* Task details: Your task is to quote the material that follows, in full and exactly.

##### Supplied data #####

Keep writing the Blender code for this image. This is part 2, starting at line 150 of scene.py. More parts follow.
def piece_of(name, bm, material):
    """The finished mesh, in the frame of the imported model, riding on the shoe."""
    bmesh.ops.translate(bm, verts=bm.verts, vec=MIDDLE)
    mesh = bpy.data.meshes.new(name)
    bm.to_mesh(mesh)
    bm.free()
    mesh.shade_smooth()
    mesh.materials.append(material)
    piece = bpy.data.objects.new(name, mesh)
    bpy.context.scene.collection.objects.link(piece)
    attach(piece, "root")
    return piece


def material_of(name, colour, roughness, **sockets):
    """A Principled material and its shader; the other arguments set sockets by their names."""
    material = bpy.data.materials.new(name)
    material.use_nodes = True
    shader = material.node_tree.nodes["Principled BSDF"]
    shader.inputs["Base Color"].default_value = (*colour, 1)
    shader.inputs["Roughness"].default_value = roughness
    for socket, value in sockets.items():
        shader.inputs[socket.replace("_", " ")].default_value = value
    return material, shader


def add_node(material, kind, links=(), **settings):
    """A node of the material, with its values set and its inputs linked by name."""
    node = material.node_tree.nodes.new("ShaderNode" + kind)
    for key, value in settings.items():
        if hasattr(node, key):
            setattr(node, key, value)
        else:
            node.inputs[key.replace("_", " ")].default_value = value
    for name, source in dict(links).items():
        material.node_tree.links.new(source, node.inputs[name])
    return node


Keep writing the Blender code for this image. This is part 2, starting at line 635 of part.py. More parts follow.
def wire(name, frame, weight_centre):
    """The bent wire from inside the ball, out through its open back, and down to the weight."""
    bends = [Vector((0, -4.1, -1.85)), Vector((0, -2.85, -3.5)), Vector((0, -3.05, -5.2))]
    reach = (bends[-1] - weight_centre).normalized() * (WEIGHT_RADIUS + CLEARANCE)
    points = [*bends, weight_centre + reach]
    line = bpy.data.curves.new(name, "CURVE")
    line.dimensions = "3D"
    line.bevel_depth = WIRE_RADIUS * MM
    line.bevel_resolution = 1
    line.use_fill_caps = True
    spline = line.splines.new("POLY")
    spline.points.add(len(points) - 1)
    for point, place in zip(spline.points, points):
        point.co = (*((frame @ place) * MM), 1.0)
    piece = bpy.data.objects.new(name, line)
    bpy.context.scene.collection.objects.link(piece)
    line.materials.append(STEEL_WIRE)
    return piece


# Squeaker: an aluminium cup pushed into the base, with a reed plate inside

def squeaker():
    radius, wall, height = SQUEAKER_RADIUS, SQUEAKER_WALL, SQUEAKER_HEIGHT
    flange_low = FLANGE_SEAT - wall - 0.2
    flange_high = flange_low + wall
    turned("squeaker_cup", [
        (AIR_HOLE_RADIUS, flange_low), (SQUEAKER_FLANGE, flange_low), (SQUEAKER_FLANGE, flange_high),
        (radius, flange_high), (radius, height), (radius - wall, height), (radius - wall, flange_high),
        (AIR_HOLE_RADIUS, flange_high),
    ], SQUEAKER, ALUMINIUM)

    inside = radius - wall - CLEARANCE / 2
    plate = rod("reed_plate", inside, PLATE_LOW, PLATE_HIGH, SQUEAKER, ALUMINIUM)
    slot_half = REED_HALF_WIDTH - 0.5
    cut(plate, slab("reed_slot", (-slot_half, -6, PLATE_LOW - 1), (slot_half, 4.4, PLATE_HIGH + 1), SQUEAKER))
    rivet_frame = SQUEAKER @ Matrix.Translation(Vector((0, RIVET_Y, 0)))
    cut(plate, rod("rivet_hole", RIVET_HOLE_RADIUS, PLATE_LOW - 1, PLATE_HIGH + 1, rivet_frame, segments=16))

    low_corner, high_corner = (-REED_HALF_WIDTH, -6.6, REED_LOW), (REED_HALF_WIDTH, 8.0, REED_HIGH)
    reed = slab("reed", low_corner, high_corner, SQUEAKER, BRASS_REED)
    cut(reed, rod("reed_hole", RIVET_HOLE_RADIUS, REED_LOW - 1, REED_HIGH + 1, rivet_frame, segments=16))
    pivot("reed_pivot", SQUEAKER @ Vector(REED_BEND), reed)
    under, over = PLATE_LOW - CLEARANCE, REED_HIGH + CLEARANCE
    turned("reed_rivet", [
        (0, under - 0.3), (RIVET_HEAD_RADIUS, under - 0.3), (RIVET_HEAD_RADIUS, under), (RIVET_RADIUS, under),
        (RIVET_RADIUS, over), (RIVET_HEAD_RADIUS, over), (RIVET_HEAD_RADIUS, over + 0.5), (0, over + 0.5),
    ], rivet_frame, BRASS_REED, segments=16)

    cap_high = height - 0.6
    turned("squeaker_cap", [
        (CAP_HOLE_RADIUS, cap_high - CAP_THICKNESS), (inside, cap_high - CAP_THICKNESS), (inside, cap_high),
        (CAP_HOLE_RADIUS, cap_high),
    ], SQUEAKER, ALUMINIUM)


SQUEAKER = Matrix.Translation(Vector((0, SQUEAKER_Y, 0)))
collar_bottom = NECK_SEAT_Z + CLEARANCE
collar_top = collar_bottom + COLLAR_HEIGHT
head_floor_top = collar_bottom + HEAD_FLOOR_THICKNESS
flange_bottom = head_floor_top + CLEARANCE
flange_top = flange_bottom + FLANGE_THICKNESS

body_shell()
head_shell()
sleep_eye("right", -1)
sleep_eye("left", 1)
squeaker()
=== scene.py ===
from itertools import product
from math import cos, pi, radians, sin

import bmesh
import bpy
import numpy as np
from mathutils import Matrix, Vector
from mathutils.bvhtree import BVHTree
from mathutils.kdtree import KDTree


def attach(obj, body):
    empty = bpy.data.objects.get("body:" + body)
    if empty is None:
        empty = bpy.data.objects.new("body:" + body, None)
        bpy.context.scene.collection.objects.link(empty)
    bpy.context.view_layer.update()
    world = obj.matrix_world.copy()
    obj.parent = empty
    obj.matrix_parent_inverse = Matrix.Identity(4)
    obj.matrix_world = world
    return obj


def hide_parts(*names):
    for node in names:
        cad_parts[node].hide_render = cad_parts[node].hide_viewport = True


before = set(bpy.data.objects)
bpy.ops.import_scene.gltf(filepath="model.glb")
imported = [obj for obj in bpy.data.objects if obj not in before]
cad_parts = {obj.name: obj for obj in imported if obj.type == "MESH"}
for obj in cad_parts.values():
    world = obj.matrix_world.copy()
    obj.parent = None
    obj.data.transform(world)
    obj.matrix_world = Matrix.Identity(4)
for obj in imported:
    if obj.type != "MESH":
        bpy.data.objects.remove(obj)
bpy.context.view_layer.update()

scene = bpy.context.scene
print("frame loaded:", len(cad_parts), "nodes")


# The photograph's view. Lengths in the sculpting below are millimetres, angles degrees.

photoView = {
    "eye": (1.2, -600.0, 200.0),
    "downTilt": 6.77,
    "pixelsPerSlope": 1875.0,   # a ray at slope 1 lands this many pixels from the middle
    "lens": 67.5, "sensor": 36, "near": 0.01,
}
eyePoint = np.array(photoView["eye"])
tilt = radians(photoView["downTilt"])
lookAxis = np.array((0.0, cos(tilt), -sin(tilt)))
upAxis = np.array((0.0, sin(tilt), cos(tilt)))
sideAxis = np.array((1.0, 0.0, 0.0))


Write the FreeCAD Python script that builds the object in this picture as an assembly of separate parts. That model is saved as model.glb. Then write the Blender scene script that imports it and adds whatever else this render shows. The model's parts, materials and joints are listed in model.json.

#####

* Reply:
Keep writing the Blender code for this image. This is part 2, starting at line 150 of scene.py. More parts follow.
def piece_of(name, bm, material):
    """The finished mesh, in the frame of the imported model, riding on the shoe."""
    bmesh.ops.translate(bm, verts=bm.verts, vec=MIDDLE)
    mesh = bpy.data.meshes.new(name)
    bm.to_mesh(mesh)
    bm.free()
    mesh.shade_smooth()
    mesh.materials.append(material)
    piece = bpy.data.objects.new(name, mesh)
    bpy.context.scene.collection.objects.link(piece)
    attach(piece, "root")
    return piece


def material_of(name, colour, roughness, **sockets):
    """A Principled material and its shader; the other arguments set sockets by their names."""
    material = bpy.data.materials.new(name)
    material.use_nodes = True
    shader = material.node_tree.nodes["Principled BSDF"]
    shader.inputs["Base Color"].default_value = (*colour, 1)
    shader.inputs["Roughness"].default_value = roughness
    for socket, value in sockets.items():
        shader.inputs[socket.replace("_", " ")].default_value = value
    return material, shader


def add_node(material, kind, links=(), **settings):
    """A node of the material, with its values set and its inputs linked by name."""
    node = material.node_tree.nodes.new("ShaderNode" + kind)
    for key, value in settings.items():
        if hasattr(node, key):
            setattr(node, key, value)
        else:
            node.inputs[key.replace("_", " ")].default_value = value
    for name, source in dict(links).items():
        material.node_tree.links.new(source, node.inputs[name])
    return node


Keep writing the Blender code for this image. This is part 2, starting at line 635 of part.py. More parts follow.
def wire(name, frame, weight_centre):
    """The bent wire from inside the ball, out through its open back, and down to the weight."""
    bends = [Vector((0, -4.1, -1.85)), Vector((0, -2.85, -3.5)), Vector((0, -3.05, -5.2))]
    reach = (bends[-1] - weight_centre).normalized() * (WEIGHT_RADIUS + CLEARANCE)
    points = [*bends, weight_centre + reach]
    line = bpy.data.curves.new(name, "CURVE")
    line.dimensions = "3D"
    line.bevel_depth = WIRE_RADIUS * MM
    line.bevel_resolution = 1
    line.use_fill_caps = True
    spline = line.splines.new("POLY")
    spline.points.add(len(points) - 1)
    for point, place in zip(spline.points, points):
        point.co = (*((frame @ place) * MM), 1.0)
    piece = bpy.data.objects.new(name, line)
    bpy.context.scene.collection.objects.link(piece)
    line.materials.append(STEEL_WIRE)
    return piece


# Squeaker: an aluminium cup pushed into the base, with a reed plate inside

def squeaker():
    radius, wall, height = SQUEAKER_RADIUS, SQUEAKER_WALL, SQUEAKER_HEIGHT
    flange_low = FLANGE_SEAT - wall - 0.2
    flange_high = flange_low + wall
    turned("squeaker_cup", [
        (AIR_HOLE_RADIUS, flange_low), (SQUEAKER_FLANGE, flange_low), (SQUEAKER_FLANGE, flange_high),
        (radius, flange_high), (radius, height), (radius - wall, height), (radius - wall, flange_high),
        (AIR_HOLE_RADIUS, flange_high),
    ], SQUEAKER, ALUMINIUM)

    inside = radius - wall - CLEARANCE / 2
    plate = rod("reed_plate", inside, PLATE_LOW, PLATE_HIGH, SQUEAKER, ALUMINIUM)
    slot_half = REED_HALF_WIDTH - 0.5
    cut(plate, slab("reed_slot", (-slot_half, -6, PLATE_LOW - 1), (slot_half, 4.4, PLATE_HIGH + 1), SQUEAKER))
    rivet_frame = SQUEAKER @ Matrix.Translation(Vector((0, RIVET_Y, 0)))
    cut(plate, rod("rivet_hole", RIVET_HOLE_RADIUS, PLATE_LOW - 1, PLATE_HIGH + 1, rivet_frame, segments=16))

    low_corner, high_corner = (-REED_HALF_WIDTH, -6.6, REED_LOW), (REED_HALF_WIDTH, 8.0, REED_HIGH)
    reed = slab("reed", low_corner, high_corner, SQUEAKER, BRASS_REED)
    cut(reed, rod("reed_hole", RIVET_HOLE_RADIUS, REED_LOW - 1, REED_HIGH + 1, rivet_frame, segments=16))
    pivot("reed_pivot", SQUEAKER @ Vector(REED_BEND), reed)
    under, over = PLATE_LOW - CLEARANCE, REED_HIGH + CLEARANCE
    turned("reed_rivet", [
        (0, under - 0.3), (RIVET_HEAD_RADIUS, under - 0.3), (RIVET_HEAD_RADIUS, under), (RIVET_RADIUS, under),
        (RIVET_RADIUS, over), (RIVET_HEAD_RADIUS, over), (RIVET_HEAD_RADIUS, over + 0.5), (0, over + 0.5),
    ], rivet_frame, BRASS_REED, segments=16)

    cap_high = height - 0.6
    turned("squeaker_cap", [
        (CAP_HOLE_RADIUS, cap_high - CAP_THICKNESS), (inside, cap_high - CAP_THICKNESS), (inside, cap_high),
        (CAP_HOLE_RADIUS, cap_high),
    ], SQUEAKER, ALUMINIUM)


SQUEAKER = Matrix.Translation(Vector((0, SQUEAKER_Y, 0)))
collar_bottom = NECK_SEAT_Z + CLEARANCE
collar_top = collar_bottom + COLLAR_HEIGHT
head_floor_top = collar_bottom + HEAD_FLOOR_THICKNESS
flange_bottom = head_floor_top + CLEARANCE
flange_top = flange_bottom + FLANGE_THICKNESS

body_shell()
head_shell()
sleep_eye("right", -1)
sleep_eye("left", 1)
squeaker()
=== scene.py ===
from itertools import product
from math import cos, pi, radians, sin

import bmesh
import bpy
import numpy as np
from mathutils import Matrix, Vector
from mathutils.bvhtree import BVHTree
from mathutils.kdtree import KDTree


def attach(obj, body):
    empty = bpy.data.objects.get("body:" + body)
    if empty is None:
        empty = bpy.data.objects.new("body:" + body, None)
        bpy.context.scene.collection.objects.link(empty)
    bpy.context.view_layer.update()
    world = obj.matrix_world.copy()
    obj.parent = empty
    obj.matrix_parent_inverse = Matrix.Identity(4)
    obj.matrix_world = world
    return obj


def hide_parts(*names):
    for node in names:
        cad_parts[node].hide_render = cad_parts[node].hide_viewport = True


before = set(bpy.data.objects)
bpy.ops.import_scene.gltf(filepath="model.glb")
imported = [obj for obj in bpy.data.objects if obj not in before]
cad_parts = {obj.name: obj for obj in imported if obj.type == "MESH"}
for obj in cad_parts.values():
    world = obj.matrix_world.copy()
    obj.parent = None
    obj.data.transform(world)
    obj.matrix_world = Matrix.Identity(4)
for obj in imported:
    if obj.type != "MESH":
        bpy.data.objects.remove(obj)
bpy.context.view_layer.update()

scene = bpy.context.scene
print("frame loaded:", len(cad_parts), "nodes")


# The photograph's view. Lengths in the sculpting below are millimetres, angles degrees.

photoView = {
    "eye": (1.2, -600.0, 200.0),
    "downTilt": 6.77,
    "pixelsPerSlope": 1875.0,   # a ray at slope 1 lands this many pixels from the middle
    "lens": 67.5, "sensor": 36, "near": 0.01,
}
eyePoint = np.array(photoView["eye"])
tilt = radians(photoView["downTilt"])
lookAxis = np.array((0.0, cos(tilt), -sin(tilt)))
upAxis = np.array((0.0, sin(tilt), cos(tilt)))
sideAxis = np.array((1.0, 0.0, 0.0))


Write the FreeCAD Python script that builds the object in this picture as an assembly of separate parts. That model is saved as model.glb. Then write the Blender scene script that imports it and adds whatever else this render shows. The model's parts, materials and joints are listed in model.json.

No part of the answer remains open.